5. It is therefore added of these heirs that they are "kept by the power of God through faith unto salvation." The word translated "kept" means properly garrisoned, that is, kept as if in a fortified place, so as to be guarded from all enemies. Thus, as the inheritance is reserved for them, and they are preserved for the inheritance, both are equally safe, the inheritance as reserved in heaven, and the heirs as preserved on earth by the immediate and mighty power of God; for he himself in his glorious perfections surrounds them as with a wall of fire. "For I, says the Lord, will be unto her a wall of fire round about, and will be the glory in the midst of her." (Zech. 2:5.) They are therefore kept by the mighty power of God unto salvation. There may seem to be but a step between them and death; their feet may be almost gone; Satan may roar against them as if he would utterly devour them; the grave may yawn for them, and almost all hope of being saved be gone. But with all this they are kept by the power of God. His unseen hand holds them up, keeps back their enemies, says to Satan, "Thus far shall you go, and no further, and here shall your proud waves be stayed," and thus he maintains the work of grace in their souls.

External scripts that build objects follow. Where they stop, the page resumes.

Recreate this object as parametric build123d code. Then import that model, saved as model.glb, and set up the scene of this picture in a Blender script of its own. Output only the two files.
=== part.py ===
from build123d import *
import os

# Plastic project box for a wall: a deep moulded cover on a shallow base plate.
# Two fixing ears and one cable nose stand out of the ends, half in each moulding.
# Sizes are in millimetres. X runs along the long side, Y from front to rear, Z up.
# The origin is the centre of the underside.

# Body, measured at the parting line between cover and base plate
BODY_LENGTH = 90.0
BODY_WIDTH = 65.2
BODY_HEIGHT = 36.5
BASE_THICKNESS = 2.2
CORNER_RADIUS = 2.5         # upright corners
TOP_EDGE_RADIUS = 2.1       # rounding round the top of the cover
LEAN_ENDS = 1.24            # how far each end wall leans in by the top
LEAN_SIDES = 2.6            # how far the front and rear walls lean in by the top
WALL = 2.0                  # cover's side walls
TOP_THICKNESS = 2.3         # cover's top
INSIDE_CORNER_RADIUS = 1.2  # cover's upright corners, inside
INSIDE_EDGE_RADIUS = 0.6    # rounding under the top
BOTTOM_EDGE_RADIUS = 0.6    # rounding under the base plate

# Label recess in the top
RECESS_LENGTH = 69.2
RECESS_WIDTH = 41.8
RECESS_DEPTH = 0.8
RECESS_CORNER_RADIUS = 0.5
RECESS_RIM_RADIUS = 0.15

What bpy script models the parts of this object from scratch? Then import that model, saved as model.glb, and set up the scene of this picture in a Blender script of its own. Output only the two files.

It is therefore beautifully added, "through faith." Though kept effectually by the power of God, the heirs of salvation are not kept mechanically, as a child in a nursery is kept from falling into, or playing with the fire, by a tall iron fence, or unwillingly, as a horse or a mule is held in with bit and bridle, but are kept spiritually through the medium of a special grace of the Spirit, the grace of faith. As unbelief is the parent sin of all disobedience, so faith is the parent grace of all obedience; and as the outcome of unbelief is destruction, so the outcome of faith is salvation. In and through this faith, his own gift, God works, communicating by it strength to the soul, and feeding it continually by his own word, so that it lives and acts. Thus it is through faith that the power whereby God keeps his people, acts and is made known. In your saddest moments, sharpest exercises, and most trying conflicts, do you not find a something in you which will not give up the fight? Or if for a short time you seem out of breath, and lie helpless on the ground, still you are up and at it again. Faith draws another breath. Its language is, "Yet will I look again toward your holy temple." "Rejoice not against me, O my enemy; when I fall, I shall arise." It knows he is able to deliver, and thus it keeps pleading promises, confessing sins, calling on the Son of God to appear, and determined, if it dies in the battle, to die at his feet.

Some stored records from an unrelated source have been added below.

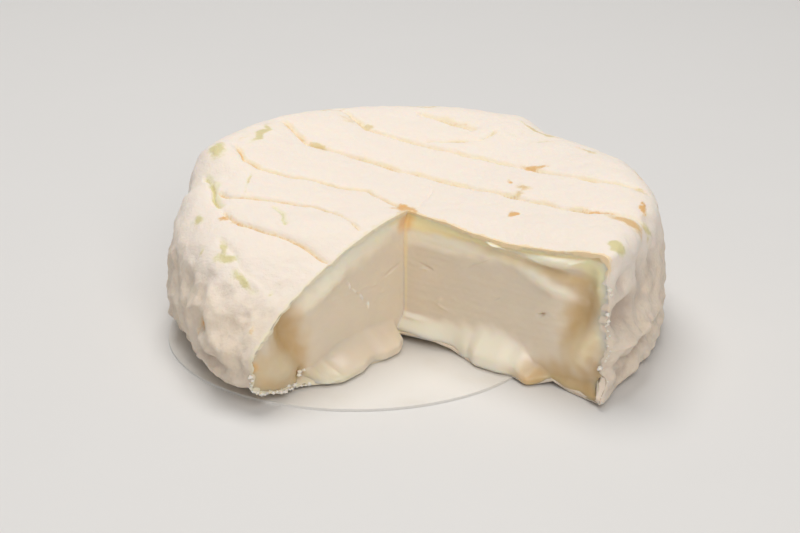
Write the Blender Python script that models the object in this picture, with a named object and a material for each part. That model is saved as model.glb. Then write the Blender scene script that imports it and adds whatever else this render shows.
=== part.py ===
"""A small ripened goat's cheese with one wedge cut out of it, lying on its round of white card.

Metres, +Z up. The origin is on the surface the cheese lies on, under the middle of its bounding
box. The wedge opens towards -Y.
"""

import math

import bmesh
import bpy
from mathutils import Vector, noise

MM = 0.001

# The whole cheese: a flat drum, lowest in the middle of its top, whose side sags outwards low down
HEIGHT_AT_CUT = 18.6 * MM
MIDDLE_LEVEL = 8.0 * MM

# The wedge: its point is in front of the middle, and it was cut along two straight knife strokes
WEDGE_POINT = Vector((-1.6, -7.0)) * MM
RIGHT_CUT = math.radians(-38.0)
LEFT_CUT = math.radians(231.0)

# Sections through the side, by their direction from the wedge's point in degrees. Each has the widest
# radius, its level, how far the rim stands above the cut's height, how far it stands in from the widest
# part, and the sharpness of the shoulder and of the foot. At the left cut the ripe paste has run, so
# the shoulder falls away in a slope.
SECTIONS = (
    (-38.0, 36.8 * MM, 9.0 * MM, 2.6 * MM, 0.0 * MM, 14.0, 14.0),
    (-14.0, 34.9 * MM, 8.0 * MM, 3.4 * MM, 1.3 * MM, 8.0, 14.0),
    (22.0, 34.5 * MM, 7.5 * MM, 5.0 * MM, 2.8 * MM, 7.0, 8.0),
    (90.0, 35.2 * MM, 8.0 * MM, 5.0 * MM, 1.4 * MM, 8.0, 7.0),
    (145.0, 34.7 * MM, 8.0 * MM, 5.2 * MM, 2.6 * MM, 6.0, 6.0),
    (185.0, 34.6 * MM, 7.5 * MM, 3.0 * MM, 2.0 * MM, 3.8, 5.0),
    (231.0, 37.6 * MM, 6.5 * MM, 0.0 * MM, 0.0 * MM, 1.5, 4.0),
)

# Folds that the drying rack pressed into the top: start and end, bow to the left of that run, swing
# of an S, depth
CREASES = (
    (Vector((-13.3, 28.2)) * MM, Vector((33.0, -0.7)) * MM, -0.4 * MM, 0.3 * MM, 0.55 * MM),
    (Vector((-20.5, 25.3)) * MM, Vector((28.5, -15.7)) * MM, 2.2 * MM, -0.4 * MM, 0.65 * MM),
    (Vector((-28.5, 17.8)) * MM, Vector((-1.9, -5.4)) * MM, -0.8 * MM, -2.0 * MM, 0.65 * MM),
    (Vector((-26.7, -1.8)) * MM, Vector((-6.5, -12.3)) * MM, 3.2 * MM, 0.4 * MM, 0.55 * MM),
    (Vector((-26.5, -6.7)) * MM, Vector((-11.0, -17.3)) * MM, -0.6 * MM, 0.3 * MM, 0.6 * MM),
    (Vector((-26.8, -11.2)) * MM, Vector((-17.0, -23.0)) * MM, -1.2 * MM, 0.0 * MM, 0.45 * MM),
    (Vector((-2.5, 32.8)) * MM, Vector((12.5, 22.5)) * MM, -0.6 * MM, 0.4 * MM, 0.5 * MM),
    (Vector((1.0, 18.9)) * MM, Vector((12.5, 22.2)) * MM, -0.8 * MM, 0.0 * MM, 0.4 * MM),
    (Vector((-30.8, 7.3)) * MM, Vector((-25.8, -6.7)) * MM, -0.5 * MM, 0.3 * MM, 0.5 * MM),
)
CREASE_HALF_WIDTH = 0.55 * MM
PILLOW_HALF_WIDTH = 2.4 * MM
PILLOW_SHARE = 0.4
CREASE_FADE = 0.06
WANDER = 0.7 * MM
WANDER_SCALE = 6.0 * MM

# Dents in the side: direction from the wedge's point in degrees, level, half width, half height, depth
DENTS = (
    (-33.0, 11.0 * MM, 4.6 * MM, 1.9 * MM, 1.9 * MM),
    (-21.0, 9.0 * MM, 2.2 * MM, 2.4 * MM, 1.1 * MM),
    (-30.0, 15.6 * MM, 2.4 * MM, 1.6 * MM, 1.0 * MM),
    (-20.0, 16.4 * MM, 1.8 * MM, 1.5 * MM, 0.7 * MM),
    (-30.0, 4.8 * MM, 2.8 * MM, 2.0 * MM, 1.4 * MM),
    (-14.0, 5.0 * MM, 2.2 * MM, 3.0 * MM, 0.9 * MM),
    (210.0, 8.6 * MM, 1.7 * MM, 1.4 * MM, 0.9 * MM),
    (203.0, 3.2 * MM, 4.2 * MM, 1.2 * MM, 1.1 * MM),
    (217.0, 2.6 * MM, 4.6 * MM, 1.2 * MM, 1.3 * MM),
    (196.0, 11.5 * MM, 3.0 * MM, 2.2 * MM, 0.7 * MM),
)
POCK_SIZE = 5.2 * MM
POCK_DEPTH = 0.75 * MM
UNEVEN_SIZE = 13.0 * MM
UNEVEN_DEPTH = 0.5 * MM

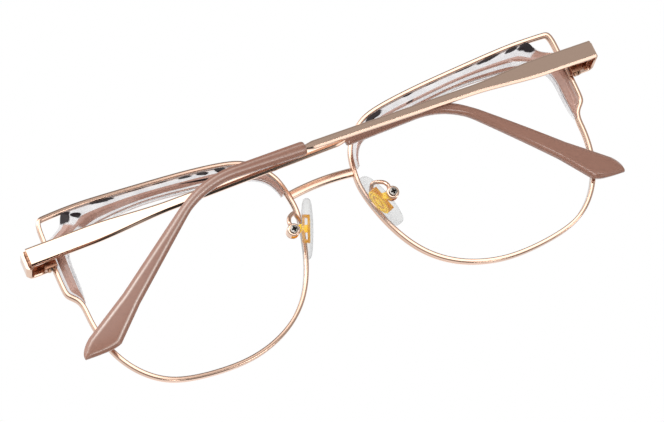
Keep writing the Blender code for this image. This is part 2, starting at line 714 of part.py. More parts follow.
def make_rim_lock(side, names):
    """Two blocks behind the wire's ends, one on each, and the screw up through them."""
    across, deep, split = lock_place()
    wide, thick = LOCK_WIDTH / 2, LOCK_DEPTH / 2
    low = box(names[0], (across - wide, deep - thick, split - LOCK_GAP / 2 - LOCK_HEIGHT),
              (across + wide, deep + thick, split - LOCK_GAP / 2), ROSE_GOLD, FRONT, side)
    high = box(names[1], (across - wide, deep - thick, split + LOCK_GAP / 2),
               (across + wide, deep + thick, split + LOCK_GAP / 2 + LOCK_HEIGHT), ROSE_GOLD,
               FRONT, side)
    reach = 2 * LOCK_HEIGHT + LOCK_GAP - LOCK_BLIND_WALL
    under = split - LOCK_GAP / 2 - LOCK_HEIGHT
    for block in (low, high):
        hole = cylinder(f"{block.name}_hole", (across, deep, under + reach / 2),
                        LOCK_SCREW_RADIUS + RUNNING, reach + 4 * SEAT, ROSE_GOLD, FRONT, side, CUTTERS,
                        sides=16)
        combine(block, hole, "DIFFERENCE")
    screw, cutter = turned_screw(names[2], LOCK_SCREW_RADIUS, reach - 2 * SEAT, LOCK_HEAD_RADIUS,
                                 LOCK_HEAD_HEIGHT, STEEL, FRONT)
    for each in (screw, cutter):
        each.rotation_euler = (math.pi, 0.0, 0.0)
        each.location = Vector((side * across, deep, under - SEAT)) * MM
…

It is very instructive and encouraging to be able to trace in our own hearts the connection between the power of God and the actings of faith. We are not carried to heaven as passengers are carried by the express train, so that if once in the carriage they may go to sleep, look out of the window, or read the newspaper without fear of losing their way, or not reaching their destination. Such travelers may find themselves surrounded in a moment by everlasting flames of fire, as those found literally who perished so lamentably last summer, near Abergele.

Though kept by the power of God, we have to fight every step of the way. It is this living, fighting, struggling, and yet eventually conquering faith, which sets the tried and exercised child of God at such a distance from the loose and careless doctrinal professor, who is hardened and emboldened to presume, and even walk in ways of sin and death by holding the doctrine of 'being kept by the power of God', without knowing anything of the secret way by which this power works and keeps. To such we may adapt the language of James. You believe that the elect of God are kept by his Almighty power unto salvation. "You do well; the devils also believe and tremble"—which you do not if you be one of these loose professors.

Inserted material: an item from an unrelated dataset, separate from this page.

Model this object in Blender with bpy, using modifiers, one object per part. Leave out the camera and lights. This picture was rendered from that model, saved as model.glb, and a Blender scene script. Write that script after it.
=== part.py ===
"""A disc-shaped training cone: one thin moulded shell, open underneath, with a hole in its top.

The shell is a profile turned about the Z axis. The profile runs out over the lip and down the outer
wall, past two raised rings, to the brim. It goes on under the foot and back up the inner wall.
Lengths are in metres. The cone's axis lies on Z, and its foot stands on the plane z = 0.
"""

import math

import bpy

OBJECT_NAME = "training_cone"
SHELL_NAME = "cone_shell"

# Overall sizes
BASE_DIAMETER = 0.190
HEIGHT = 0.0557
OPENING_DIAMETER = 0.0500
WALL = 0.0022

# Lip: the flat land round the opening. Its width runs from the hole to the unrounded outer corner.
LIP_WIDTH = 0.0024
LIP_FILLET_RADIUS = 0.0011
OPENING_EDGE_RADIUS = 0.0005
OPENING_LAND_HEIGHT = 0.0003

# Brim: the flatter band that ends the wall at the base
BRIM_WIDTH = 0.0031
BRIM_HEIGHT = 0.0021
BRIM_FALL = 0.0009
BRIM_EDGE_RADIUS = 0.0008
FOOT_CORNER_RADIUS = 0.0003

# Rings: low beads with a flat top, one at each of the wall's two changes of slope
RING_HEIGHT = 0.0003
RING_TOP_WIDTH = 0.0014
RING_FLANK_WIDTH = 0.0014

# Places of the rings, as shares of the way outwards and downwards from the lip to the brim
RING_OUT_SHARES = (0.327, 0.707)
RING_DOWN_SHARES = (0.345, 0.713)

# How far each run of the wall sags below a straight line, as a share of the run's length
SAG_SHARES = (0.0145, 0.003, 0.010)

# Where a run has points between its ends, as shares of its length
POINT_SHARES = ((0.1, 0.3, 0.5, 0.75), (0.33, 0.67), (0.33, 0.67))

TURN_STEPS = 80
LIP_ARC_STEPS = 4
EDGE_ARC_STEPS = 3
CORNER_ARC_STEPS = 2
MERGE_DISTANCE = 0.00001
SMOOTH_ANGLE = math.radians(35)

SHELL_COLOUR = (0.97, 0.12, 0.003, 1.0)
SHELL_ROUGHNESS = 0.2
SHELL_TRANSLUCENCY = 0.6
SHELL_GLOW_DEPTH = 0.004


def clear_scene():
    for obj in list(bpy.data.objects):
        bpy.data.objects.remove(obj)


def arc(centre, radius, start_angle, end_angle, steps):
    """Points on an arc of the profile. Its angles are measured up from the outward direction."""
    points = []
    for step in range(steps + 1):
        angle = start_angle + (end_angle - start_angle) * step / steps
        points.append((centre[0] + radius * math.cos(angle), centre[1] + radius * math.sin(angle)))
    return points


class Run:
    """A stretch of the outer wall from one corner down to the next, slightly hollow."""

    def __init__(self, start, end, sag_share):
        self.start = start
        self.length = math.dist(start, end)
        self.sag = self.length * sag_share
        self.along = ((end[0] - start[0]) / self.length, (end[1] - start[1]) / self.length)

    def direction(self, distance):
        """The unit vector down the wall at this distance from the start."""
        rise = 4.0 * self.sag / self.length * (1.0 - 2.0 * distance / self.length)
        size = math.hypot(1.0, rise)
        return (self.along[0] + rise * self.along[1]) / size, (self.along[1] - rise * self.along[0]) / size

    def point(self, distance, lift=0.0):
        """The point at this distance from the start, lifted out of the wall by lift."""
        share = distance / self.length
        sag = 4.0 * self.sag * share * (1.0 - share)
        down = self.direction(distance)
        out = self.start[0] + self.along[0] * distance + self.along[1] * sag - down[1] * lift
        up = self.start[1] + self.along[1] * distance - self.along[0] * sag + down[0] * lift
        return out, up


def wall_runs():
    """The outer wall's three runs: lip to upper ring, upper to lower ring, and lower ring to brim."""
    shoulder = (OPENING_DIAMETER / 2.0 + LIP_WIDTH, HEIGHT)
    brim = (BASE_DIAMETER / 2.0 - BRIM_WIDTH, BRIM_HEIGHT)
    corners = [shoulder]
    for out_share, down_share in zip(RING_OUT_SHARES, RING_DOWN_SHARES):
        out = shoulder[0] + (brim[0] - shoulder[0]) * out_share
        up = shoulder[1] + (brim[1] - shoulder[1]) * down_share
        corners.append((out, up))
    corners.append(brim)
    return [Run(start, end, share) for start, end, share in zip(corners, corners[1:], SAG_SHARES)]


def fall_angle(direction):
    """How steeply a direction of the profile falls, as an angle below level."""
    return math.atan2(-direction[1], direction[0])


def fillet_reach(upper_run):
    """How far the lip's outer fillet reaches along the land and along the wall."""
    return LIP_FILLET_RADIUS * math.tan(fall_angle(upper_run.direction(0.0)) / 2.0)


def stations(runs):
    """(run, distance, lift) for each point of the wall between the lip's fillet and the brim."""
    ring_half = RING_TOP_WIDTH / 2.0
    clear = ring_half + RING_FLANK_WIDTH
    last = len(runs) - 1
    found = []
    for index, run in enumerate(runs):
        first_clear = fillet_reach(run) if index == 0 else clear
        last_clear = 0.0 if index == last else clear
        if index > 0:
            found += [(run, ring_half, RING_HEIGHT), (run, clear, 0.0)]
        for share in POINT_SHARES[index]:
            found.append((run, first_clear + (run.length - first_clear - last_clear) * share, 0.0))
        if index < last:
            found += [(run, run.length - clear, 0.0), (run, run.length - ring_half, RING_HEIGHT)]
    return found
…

But does God keep you? Does he keep you from evil, that it may not grieve you? Does He keep your eye single, your conscience tender, your heart prayerful, your life and walk circumspect, your eye from adultery, your tongue from folly, your hands from covetousness, and your feet from the ways of pride and worldliness? You have no evidence that you are an heir of God, and are being kept by his power unto salvation, unless you have some experience how he keeps, and that as it is by power on his part, so it is through faith on yours. Whenever we slip, stumble, or go astray, it is through the power of unbelief; and whenever we stand, fight, or prevail, it is by faith. If you will only look at those various instances in which you have gone astray, brought a load of guilt on your conscience, or cut out work for bitter regret and self-loathing all the days of your life, you will see that the first step toward evil was unbelief. You distrusted the providence of God, or neglected to wait upon him for his counsel, or disbelieved a warning given in his word against the thing you were desirous and almost determined to do, or preferred your own will and way to his, or had gradually sunk into a careless, cold, lethargic state of soul, in which unbelief was strong, and faith so weak that it seemed scarcely to have in it life or motion.

When Nathan was sent to David, to expose to him his crime, he said to him, "Why have you despised the commandment of the Lord, to do evil in his sight?" (2 Sam. 12:9.) David despised the commandment of the Lord, first by disbelieving, and then disobeying it. When we say "disbelieving it," we mean practically, not speculatively so; for a man may not actually disbelieve a precept, but if he breaks it, he shows plainly that he acts as if he did not really believe God spoke to him in and by it. And on the other hand, if you will look back to see how your feet were kept in the hour of temptation, and preserved from, or delivered out of a snare of Satan, you will find that it was through faith that God kept you by his upholding power, and that by taking hold of his strength, as made perfect in weakness, you obtained the victory.

We have drawn this point out at some length, as being of such deep and daily importance, and from the conviction also that the best way of expounding the word of truth is to show the saints of God, from their own experience, its spiritual meaning.